E.g. "hyperv", "xen", "acpi", "sclp", "virtio-mem" ...

Via separate device driver interfaces, other information about the
memory could be exposed. (e.g. for ACPI: which memory devices belong to
one physical device). So stuff would not have to centered around
/sys/devices/system/memory/ , uglifying it for special cases.
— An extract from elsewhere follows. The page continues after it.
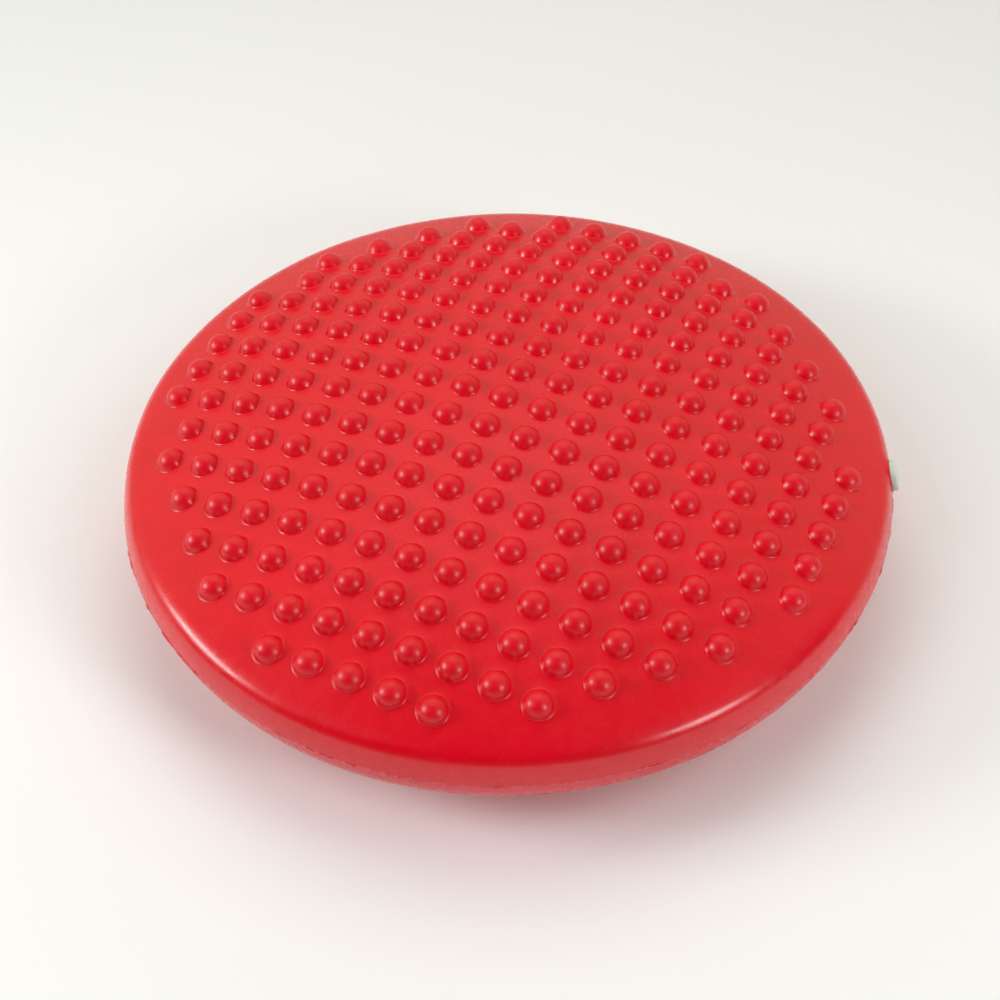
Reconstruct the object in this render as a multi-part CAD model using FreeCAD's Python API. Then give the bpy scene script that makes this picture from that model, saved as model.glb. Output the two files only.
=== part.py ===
import FreeCAD, Part
import math
import os

# Inflatable balance pad: one hollow moulding of soft vinyl, filled with air, with rounded nodules on its top
# and a push-in valve plug in its rim. Millimetres, +Z up. The origin is the centre of the flat patch that rests
# on the floor, and +X points at the valve.
# The moulding is cut into ring-shaped zones (base_skin, flex_ring, rim_band, top_skin), because the pad's top
# tilts and sinks over the patch that stays on the floor. A narrow slit parts each zone from the next.

# Overall shape. Half of the section runs from the parting line up a slightly bowed wall, over a soft crease and
# a round shoulder, and on to a shallow dome. Each angle is how far the surface faces upwards, in degrees.
disc_radius = 195.0
crease_radius = 3.5        # of the edge at the parting line, and of the one between the wall and the shoulder
wall_low_angle = 6.0
wall_high_angle = 24.0
wall_radius = 35.0
brow_low_angle = 30.0      # the brow is the tight lower part of the shoulder, just above the wall
brow_high_angle = 50.0
brow_radius = 9.0
shoulder_radius = 22.0
crown_height = 49.5        # from the parting line up to the middle of the dome
floor_flattening = 2.0     # how much of the lower dome's crown the floor presses flat
skin_thickness = 3.0
slit = 0.3                 # between two zones of the moulding

# Where the zones meet, as radii on the lower dome and on the upper dome.
base_edge_radius = 110.0
flex_edge_radius = 160.0
top_edge_radius = 181.5

# Parting line: a low rib of trimmed flash round the widest part.
flash_width = 0.8
flash_height = 0.5

# Nodules: rounded bumps on a square grid, square to the dome, out to a limit counted in grid steps.
nodule_pitch = 20.75
nodule_radius = 7.0
nodule_height = 5.5
nodule_root = 1.5          # how far a nodule reaches into the skin
grid_turn = -20.1          # degrees from +X to the nearest row of nodules
grid_centre_x = -0.9       # the grid's middle sits a little off the pad's axis
grid_centre_y = -0.9
grid_limit_squared = 70    # a grid point (u, v) has a nodule when u*u + v*v is at most this

# Valve: a short sleeve moulded into the upper wall, and a flanged plug pushed into it.
valve_lift = 16.0          # degrees that the valve's axis rises towards its outer end
sleeve_radius = 6.5
sleeve_length = 9.0
collar_radius = 8.3
collar_depth = 2.6
bore_radius = 4.05
flange_radius = 8.0
flange_thickness = 3.3
flange_rounding = 1.0
flange_gap = 0.1           # between the flange and the sleeve's collar
stem_radius = 4.0
stem_length = 12.0
stem_groove_depth = 0.45
stem_rib_count = 3
stem_rib_width = 1.6
stem_tip_length = 2.0
stem_tip_radius = 3.1
face_dish_radius = 4.6
face_dish_depth = 0.6

Z_AXIS = FreeCAD.Vector(0, 0, 1)
ORIGIN = FreeCAD.Vector(0, 0, 0)


def at(radius, height):
    return FreeCAD.Vector(radius, 0, height)


def facing(angle):
    """The direction in the XZ plane at an angle in degrees from +X towards +Z."""
    return at(math.cos(math.radians(angle)), math.sin(math.radians(angle)))


# Worked out from the sizes above, about the parting line. The section's arcs meet smoothly: each arc's centre
# lies on the line through the arc before it and that arc's centre, where the two arcs meet.
parting_height = crown_height - floor_flattening
parting_centre = at(disc_radius - crease_radius, 0)
wall_centre = parting_centre + facing(wall_low_angle) * (crease_radius - wall_radius)
crease_centre = wall_centre + facing(wall_high_angle) * (wall_radius - crease_radius)
brow_centre = crease_centre + facing(brow_low_angle) * (crease_radius - brow_radius)
shoulder_centre = brow_centre + facing(brow_high_angle) * (brow_radius - shoulder_radius)
# The dome is a sphere centred on the pad's axis, so the two centres lie dome_radius - shoulder_radius apart:
# shoulder_centre.x^2 + (dome_radius - centre_drop)^2 = (dome_radius - shoulder_radius)^2.
centre_drop = crown_height - shoulder_centre.z
dome_radius = (shoulder_centre.x**2 + centre_drop**2 - shoulder_radius**2) / (2 * (centre_drop - shoulder_radius))
dome_centre = at(0, crown_height - dome_radius)
dome_edge_angle = math.degrees(math.acos(shoulder_centre.x / (dome_radius - shoulder_radius)))

def revolve(points_and_arcs):
    """A solid of revolution about Z. Each entry is an edge in the XZ plane, and together they close a face."""
    face = Part.Face(Part.Wire(Part.__sortEdges__(points_and_arcs)))
    solid = face.revolve(ORIGIN, Z_AXIS, 360)
    if solid.Volume < 0:
        solid.reverse()
    return solid


def line(start, end):
    return Part.makeLine(start, end)


def arc(centre, radius, from_angle, to_angle):
    """An arc in the XZ plane, with its angles in degrees from +X towards +Z."""
    points = [centre + facing(angle) * radius for angle in (from_angle, (from_angle + to_angle) / 2, to_angle)]
    return Part.Arc(*points).toShape()


def disc(inset):
    """The whole lens shape about z = 0, its surface moved inwards by inset."""
    half = (
        (parting_centre, crease_radius, 0, wall_low_angle),
        (wall_centre, wall_radius, wall_low_angle, wall_high_angle),
        (crease_centre, crease_radius, wall_high_angle, brow_low_angle),
        (brow_centre, brow_radius, brow_low_angle, brow_high_angle),
        (shoulder_centre, shoulder_radius, brow_high_angle, dome_edge_angle),
        (dome_centre, dome_radius, dome_edge_angle, 90),
    )
    edges = []
    for side in (1, -1):
        for centre, radius, low, high in half:
            edges.append(arc(at(centre.x, side * centre.z), radius - inset, side * low, side * high))
    crown = crown_height - inset
    edges.append(line(at(0, crown), at(0, -crown)))
    return revolve(edges)


def lifted(shape):
    """Moves a shape built about the parting line up to its place above the floor."""
    shape.translate(FreeCAD.Vector(0, 0, parting_height))
    return shape


def floor_block(height):
    """A block that reaches from height downwards, wider than the pad."""
    size = 4 * disc_radius
    corner = FreeCAD.Vector(-size / 2, -size / 2, height - size)
    return Part.makeBox(size, size, size, corner)


def shell():
    """The hollow moulding, its underside flat where it rests. The skin keeps its thickness over the patch."""
    outside = lifted(disc(0)).cut(floor_block(0))
    inside = lifted(disc(skin_thickness)).cut(floor_block(skin_thickness))
    return outside.cut(inside)


def ring_zone(inner_radius, outer_radius, low, high):
    """The space between two upright cylinders, or a full cylinder when inner_radius is 0."""
    zone = Part.makeCylinder(outer_radius, high - low, FreeCAD.Vector(0, 0, low))
    if inner_radius > 0:
        zone = zone.cut(Part.makeCylinder(inner_radius, high - low, FreeCAD.Vector(0, 0, low)))
    return zone


def base_skin(moulding):
    zone = ring_zone(0, base_edge_radius - slit / 2, -1, parting_height)
    return moulding.common(zone)


def flex_ring(moulding):
    zone = ring_zone(base_edge_radius + slit / 2, flex_edge_radius - slit / 2, -1, parting_height)
    return moulding.common(zone)


def rim_band(moulding):
    below = ring_zone(0, flex_edge_radius + slit / 2, -1, parting_height)
    above = ring_zone(0, top_edge_radius + slit / 2, parting_height, 3 * parting_height)
    return moulding.cut(below).cut(above).cut(valve_cylinder(sleeve_radius, -sleeve_length, collar_depth))


def dome_point(x, y):
    """The point of the upper dome above (x, y), and the direction square to the dome there."""
    centre = at(0, parting_height) + dome_centre
    rise = math.sqrt(dome_radius**2 - x**2 - y**2)
    point = centre + FreeCAD.Vector(x, y, rise)
    return point, point.sub(centre).normalize()


def nodule():
    """One nodule, upright on the origin: a spherical cap on a short root that reaches into the skin."""
    cap_radius = (nodule_radius**2 + nodule_height**2) / (2 * nodule_height)
    cap_centre = at(0, nodule_height - cap_radius)
    base_angle = math.degrees(math.asin((cap_radius - nodule_height) / cap_radius))
    edges = [
        arc(cap_centre, cap_radius, base_angle, 90),
        line(at(0, nodule_height), at(0, -nodule_root)),
        line(at(0, -nodule_root), at(nodule_radius, -nodule_root)),
        line(at(nodule_radius, -nodule_root), at(nodule_radius, 0)),
    ]
    return revolve(edges)


def nodules():
    """Every nodule of the grid, in its place on the dome."""
    turn = math.radians(grid_turn)
    along = FreeCAD.Vector(math.cos(turn), math.sin(turn), 0).multiply(nodule_pitch)
    across = FreeCAD.Vector(-math.sin(turn), math.cos(turn), 0).multiply(nodule_pitch)
    reach = math.isqrt(grid_limit_squared)
    middle = FreeCAD.Vector(grid_centre_x, grid_centre_y, 0)
    pattern = nodule()
    placed = []
    for u in range(-reach, reach + 1):
        for v in range(-reach, reach + 1):
            if u * u + v * v > grid_limit_squared:
                continue
            foot = middle + along * u + across * v
            point, normal = dome_point(foot.x, foot.y)
            bump = pattern.copy()
            bump.Placement = FreeCAD.Placement(point, FreeCAD.Rotation(Z_AXIS, normal))
            placed.append(bump)
    return placed


def top_skin(moulding):
    zone = ring_zone(0, top_edge_radius - slit / 2, parting_height, 3 * parting_height)
    return moulding.common(zone).multiFuse(nodules())


def flash_rib():
    """The parting line's rib, cut away round the valve's collar."""
    rib = ring_zone(disc_radius - flash_width, disc_radius + flash_height, -flash_width / 2, flash_width / 2)
    around_valve = valve_cylinder(collar_radius + slit, -sleeve_length, sleeve_length)
    return lifted(rib.cut(disc(0))).cut(around_valve)


def valve_placement():
    """The valve's own frame: its +Z runs outwards along the valve, from the middle of the flange's seat."""
    outwards = facing(valve_lift)
    seat = at(0, parting_height) + wall_centre + outwards * wall_radius
    return FreeCAD.Placement(seat, FreeCAD.Rotation(Z_AXIS, outwards))


def valve_cylinder(radius, low, high):
    """A cylinder on the valve's axis, from low to high along it."""
    cylinder = Part.makeCylinder(radius, high - low, at(0, low))
    cylinder.Placement = valve_placement()
    return cylinder


def valve_sleeve():
    """A tube through the wall, with a collar outside that gives the plug's flange a flat seat."""
    tube = valve_cylinder(sleeve_radius, -sleeve_length, 0)
    collar = valve_cylinder(collar_radius, -collar_depth, 0).cut(lifted(disc(0)))
    bore = valve_cylinder(bore_radius, -2 * sleeve_length, sleeve_length)
    return tube.fuse(collar).cut(bore).removeSplitter()


def valve_plug():
    """A flange with a dished face, and a ribbed stem with a tapered tip."""
    flange_top = flange_gap + flange_thickness
    flange = Part.makeCylinder(flange_radius, flange_thickness, at(0, flange_gap))
    outer_edge = [e for e in flange.Edges if abs(e.CenterOfMass.z - flange_top) < 1e-6 and e.Closed]
    flange = flange.makeFillet(flange_rounding, outer_edge)
    flange = flange.cut(Part.makeCylinder(face_dish_radius, face_dish_depth, at(0, flange_top - face_dish_depth)))
    core_radius = stem_radius - stem_groove_depth
    straight = stem_length - stem_tip_length
    core = Part.makeCylinder(core_radius, straight + flange_gap, at(0, -straight))
    tip = Part.makeCone(stem_tip_radius, core_radius, stem_tip_length, at(0, -stem_length))
    plug = flange.fuse([core, tip])
    rib_step = (straight - stem_rib_width) / (stem_rib_count - 1)
    for index in range(stem_rib_count):
        plug = plug.fuse(Part.makeCylinder(stem_radius, stem_rib_width, at(0, -straight + index * rib_step)))
    plug = plug.removeSplitter()
    plug.Placement = valve_placement()
    return plug


def main():
    moulding = shell()
    nodes = {
        "base_skin": base_skin(moulding),
        "flex_ring": flex_ring(moulding),
        "rim_band": rim_band(moulding),
        "top_skin": top_skin(moulding),
        "parting_flash": flash_rib(),
        "valve_sleeve": valve_sleeve(),
        "valve_plug": valve_plug(),
    }
    os.makedirs("parts", exist_ok=True)
    for name, shape in nodes.items():
        shape.exportStep(f"parts/{name}.step")
        print(name, "valid" if shape.isValid() else "INVALID", len(shape.Solids), round(shape.Volume))


main()
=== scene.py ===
import math
import random

import bpy
import numpy as np
from mathutils import Matrix, Vector, noise
from mathutils.geometry import delaunay_2d_cdt


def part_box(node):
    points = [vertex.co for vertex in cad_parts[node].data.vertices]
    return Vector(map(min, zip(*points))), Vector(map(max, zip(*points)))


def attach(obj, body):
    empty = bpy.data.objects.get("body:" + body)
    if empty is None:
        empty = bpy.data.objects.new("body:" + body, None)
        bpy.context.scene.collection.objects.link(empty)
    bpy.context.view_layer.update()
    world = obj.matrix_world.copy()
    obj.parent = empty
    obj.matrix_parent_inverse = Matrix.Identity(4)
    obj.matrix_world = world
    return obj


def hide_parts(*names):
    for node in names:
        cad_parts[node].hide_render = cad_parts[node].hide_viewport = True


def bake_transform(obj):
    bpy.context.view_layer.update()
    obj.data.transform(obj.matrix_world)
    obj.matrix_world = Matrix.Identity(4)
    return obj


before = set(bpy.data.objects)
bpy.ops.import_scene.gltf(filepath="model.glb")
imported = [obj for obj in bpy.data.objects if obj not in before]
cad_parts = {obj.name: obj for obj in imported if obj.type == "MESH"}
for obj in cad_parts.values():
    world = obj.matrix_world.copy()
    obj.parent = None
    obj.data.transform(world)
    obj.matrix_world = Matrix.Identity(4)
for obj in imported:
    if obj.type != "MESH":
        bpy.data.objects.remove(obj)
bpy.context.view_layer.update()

# Balance pad: the looks of an inflated vinyl disc with nodules, a parting line and a valve plug.
# Everything is in metres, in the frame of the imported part: +Z up, +X towards the valve, the floor at z = 0.

MM = 0.001

# ---------------------------------------------------------------- sizes

DISC_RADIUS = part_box("rim_band")[1].y
PARTING_Z = (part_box("parting_flash")[0].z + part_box("parting_flash")[1].z) / 2
NODULE_CAD_HEIGHT = 5.5 * MM
CROWN_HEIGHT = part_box("top_skin")[1].z - NODULE_CAD_HEIGHT - PARTING_Z
BASE_EDGE_RADIUS = 110.0 * MM      # where the piece on the floor meets the bending ring
FLEX_EDGE_RADIUS = 160.0 * MM      # where the bending ring meets the rim
PATCH_SOFTNESS = 0.5 * MM          # rounds the edge of the flat patch on the floor

# The section is close to the CAD part's, with a slightly softer brow and shoulder: a soft edge at the
# parting line, a bowed wall, a soft crease, a tight brow, a round shoulder and a spherical dome, each an
# arc that carries on smoothly from the one before. Angles are how far it faces up.
CREASE_RADIUS = 3.5 * MM
WALL_LOW_ANGLE = math.radians(6.0)
WALL_HIGH_ANGLE = math.radians(24.0)
WALL_RADIUS = 35.0 * MM
BROW_LOW_ANGLE = math.radians(30.0)
BROW_HIGH_ANGLE = math.radians(60.0)
BROW_RADIUS = 11.0 * MM
SHOULDER_RADIUS = 26.0 * MM


def facing(angle):
    """The direction at an angle above level, as (outwards, upwards)."""
    return Vector((math.cos(angle), math.sin(angle)))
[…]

We would have to write udev rules to deal with these values, should be
easy. If no DRIVER is given, it is simply memory detected and detected
during boot. ACPI changing the DRIVER might be tricky (from no DRIVER ->
ACPI), but I guess it could be done.

Now, the question would be how to get the DRIVER value in there. Adding
a bunch of fake device drivers would work, however this might get a
little messy ... and then there is unbining and rebinding which can be
triggered by userspace. Thinks to care about? Most probably not.